When does the indemnifier’s liability commence?
A crucial concern in this regard is: When does the indemnifier become obligated to pay, or when is the indemnity holder entitled to recover his indemnity? The indemnity holder is entitled to the aforementioned rights as soon as his liability becomes certain, even though he has paid nothing. Indemnity is not always provided by repayment after payment.
The contract of indemnity essentially requires that the party to be indemnified should never be called upon to pay. As a result, if the indemnity holder has incurred an absolute liability, he has the right to ask the indemnifier to save him from it and pay it off. To put it another way, the liability of the indemnifier begins as and when the indemnity holder’s liability becomes absolute.
Relevant case laws on Indemnity Holder’s rights
Indemnifier’s liability: Osman Jamal & Sons Ltd. v Gopal Purushottam (1928 ILR 56 Cal 262)
In the case of Osman Jamal & Sons v. Gopal (1928), the plaintiff was held entitled to recover the sums from the indemnifier before even actually discharging his liability. It was decided that indemnity need not necessarily be given by repayment after the payment is made. Indeed, indemnity requires that the party to be indemnified (i.e., the promisee) shall never be called upon to pay.
Insurance contracts: The New India Assurance Co. Limited vs. State Trading Corporation of India
In ‘The New India Assurance Co. Limited vs. State Trading Corporation of India’ – A.I.R. 2007 (NOC) 517 (Gujarat), it was held that almost all insurance contracts other than life and personal accident insurances are contracts of indemnity.
Wrapping up: What are the rights of an indemnity holder?
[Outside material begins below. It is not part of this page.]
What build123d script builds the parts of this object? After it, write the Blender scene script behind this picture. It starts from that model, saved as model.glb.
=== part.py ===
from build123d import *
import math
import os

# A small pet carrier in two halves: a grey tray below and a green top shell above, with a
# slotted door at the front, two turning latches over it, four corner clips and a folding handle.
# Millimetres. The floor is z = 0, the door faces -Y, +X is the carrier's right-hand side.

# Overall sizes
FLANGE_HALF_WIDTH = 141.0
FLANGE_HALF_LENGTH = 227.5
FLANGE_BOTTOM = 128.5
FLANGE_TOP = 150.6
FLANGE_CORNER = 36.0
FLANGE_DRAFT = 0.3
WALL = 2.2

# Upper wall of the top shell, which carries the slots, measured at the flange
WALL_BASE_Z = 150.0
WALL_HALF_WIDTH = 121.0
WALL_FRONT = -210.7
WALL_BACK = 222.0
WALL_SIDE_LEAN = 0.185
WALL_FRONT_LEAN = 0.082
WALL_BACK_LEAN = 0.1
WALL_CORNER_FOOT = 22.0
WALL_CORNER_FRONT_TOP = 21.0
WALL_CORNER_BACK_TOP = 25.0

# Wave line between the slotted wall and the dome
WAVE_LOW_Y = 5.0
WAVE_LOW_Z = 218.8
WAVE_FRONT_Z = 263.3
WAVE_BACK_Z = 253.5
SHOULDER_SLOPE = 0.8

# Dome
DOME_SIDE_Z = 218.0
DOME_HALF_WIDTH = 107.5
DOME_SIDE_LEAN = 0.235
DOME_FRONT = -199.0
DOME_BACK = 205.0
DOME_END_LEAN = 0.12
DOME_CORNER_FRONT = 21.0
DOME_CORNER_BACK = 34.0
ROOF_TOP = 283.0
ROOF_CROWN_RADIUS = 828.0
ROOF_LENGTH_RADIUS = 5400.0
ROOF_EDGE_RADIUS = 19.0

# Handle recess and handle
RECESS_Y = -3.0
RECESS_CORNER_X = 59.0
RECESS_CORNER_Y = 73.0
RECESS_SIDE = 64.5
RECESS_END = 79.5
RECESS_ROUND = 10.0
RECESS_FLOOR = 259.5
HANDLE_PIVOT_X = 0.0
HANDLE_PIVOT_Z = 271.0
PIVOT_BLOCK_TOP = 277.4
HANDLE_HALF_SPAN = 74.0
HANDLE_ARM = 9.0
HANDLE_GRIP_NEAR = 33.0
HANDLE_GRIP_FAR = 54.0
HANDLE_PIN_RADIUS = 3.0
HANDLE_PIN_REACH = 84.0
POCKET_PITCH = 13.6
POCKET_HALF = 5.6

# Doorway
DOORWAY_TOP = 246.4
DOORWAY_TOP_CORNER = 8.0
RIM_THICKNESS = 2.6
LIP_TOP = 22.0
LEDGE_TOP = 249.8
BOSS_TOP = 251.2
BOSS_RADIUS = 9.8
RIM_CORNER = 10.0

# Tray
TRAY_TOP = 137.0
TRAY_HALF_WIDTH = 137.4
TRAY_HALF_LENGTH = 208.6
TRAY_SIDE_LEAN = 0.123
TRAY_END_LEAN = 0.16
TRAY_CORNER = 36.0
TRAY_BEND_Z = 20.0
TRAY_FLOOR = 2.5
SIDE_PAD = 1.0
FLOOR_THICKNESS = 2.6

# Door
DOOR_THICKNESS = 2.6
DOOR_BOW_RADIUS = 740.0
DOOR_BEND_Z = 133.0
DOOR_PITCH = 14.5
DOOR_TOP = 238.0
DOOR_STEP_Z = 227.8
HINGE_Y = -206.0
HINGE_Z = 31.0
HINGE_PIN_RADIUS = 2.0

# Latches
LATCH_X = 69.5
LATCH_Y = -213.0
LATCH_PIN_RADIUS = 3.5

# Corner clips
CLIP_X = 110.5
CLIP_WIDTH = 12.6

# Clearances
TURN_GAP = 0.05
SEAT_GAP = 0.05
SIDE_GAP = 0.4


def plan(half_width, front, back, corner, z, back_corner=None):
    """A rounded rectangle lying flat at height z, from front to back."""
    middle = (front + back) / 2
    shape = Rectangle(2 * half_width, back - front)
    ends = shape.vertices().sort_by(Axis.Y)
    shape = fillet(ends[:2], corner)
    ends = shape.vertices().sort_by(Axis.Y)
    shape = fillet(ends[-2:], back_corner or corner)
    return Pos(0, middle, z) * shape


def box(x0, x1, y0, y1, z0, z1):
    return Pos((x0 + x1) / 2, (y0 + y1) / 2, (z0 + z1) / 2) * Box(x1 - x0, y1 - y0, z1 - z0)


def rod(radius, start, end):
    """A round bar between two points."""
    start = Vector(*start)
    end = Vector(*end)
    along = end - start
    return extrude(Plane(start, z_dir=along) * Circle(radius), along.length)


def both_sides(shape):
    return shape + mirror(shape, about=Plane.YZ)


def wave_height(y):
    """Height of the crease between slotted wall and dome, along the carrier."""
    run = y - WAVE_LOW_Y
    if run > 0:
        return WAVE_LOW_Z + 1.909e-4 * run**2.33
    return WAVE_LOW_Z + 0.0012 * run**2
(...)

Under indemnity contracts, the indemnity holder, when sued, has a right to recover from the promisor (i.e., indemnifier): (a) all damages that he may be compelled to pay, (b) all costs of suit that he may have to pay, and (c) all sums that he may have paid under the terms of the compromise of such lawsuit. He can recover all of these sums as soon as his liability has become certain. There is no need to pay the amounts first and then recover them from the indemnifier.